At least Walk remembers Schlachter, Moskovic and Yehuda Levy as “nice persons", but it doesn’t seems to be the case about the team’s biggest star Steve Kaplan. It seems Walk keeps some of his grudge for him till now – 25 years after. “I remember that when I first came to the team, Kaplan came to me and said: ‘do you know who is the best scorer of this league for the the last three consecutive years?” Walk recalls, “It didn’t make an impression on me. ‘so what?’ I tasked him, ‘I played against Kareem, Wilt Chamberlain and Willis Reed’. So sure…he was a pretty good shooter, but I always thought he was kind of sissy”.

Even though Walk insist things didn’t got to a dramatic confrontation, he admits there was not a lot of love between them. “Our relationship just didn’t go as smooth as you expect. He also looked a bit pathetic we the way he combed his hair from side to side, to cover his bold head. Our assistant coach, a short guy, also used to comb his hair that way but in another direction – from back to front. Anyway, Kaplan was arrogant. I loved Schlachter though, and his wife Bina. He was a funny guy and at least he made an effort on the court”.

Walk works for the Suns which was one of the best teams in the NBA last year and he enjoy it very much. “I love it here and I think we have pretty good chance to win the championship this year.
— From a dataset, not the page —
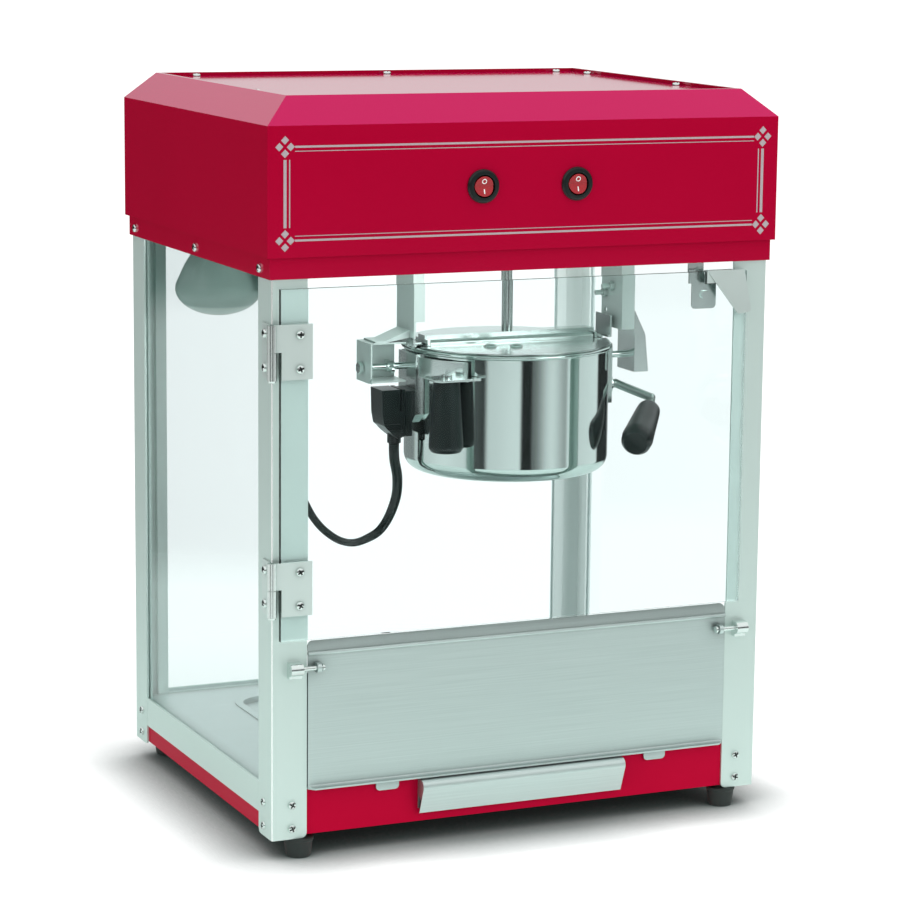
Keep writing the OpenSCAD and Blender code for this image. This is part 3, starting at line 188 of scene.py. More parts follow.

Steve Nash had earned his MVP trophy, Amare Studamire is a freak and Mike D'Aatony is a great coach whom I played against as a player in my only season in Italy, before I came to Israel”. Says Walk and asks to send his best wishes for all his friends in Israel.

And what about Kaplan? I ask. “You know what…tell Kaplan I have more double-double games in the Suns history. More than any other player. More than Charles Barkley, more than Kevin Johnson, more than Shawn Marion. More than all of those guys – It’s much more than he ever did in his career”.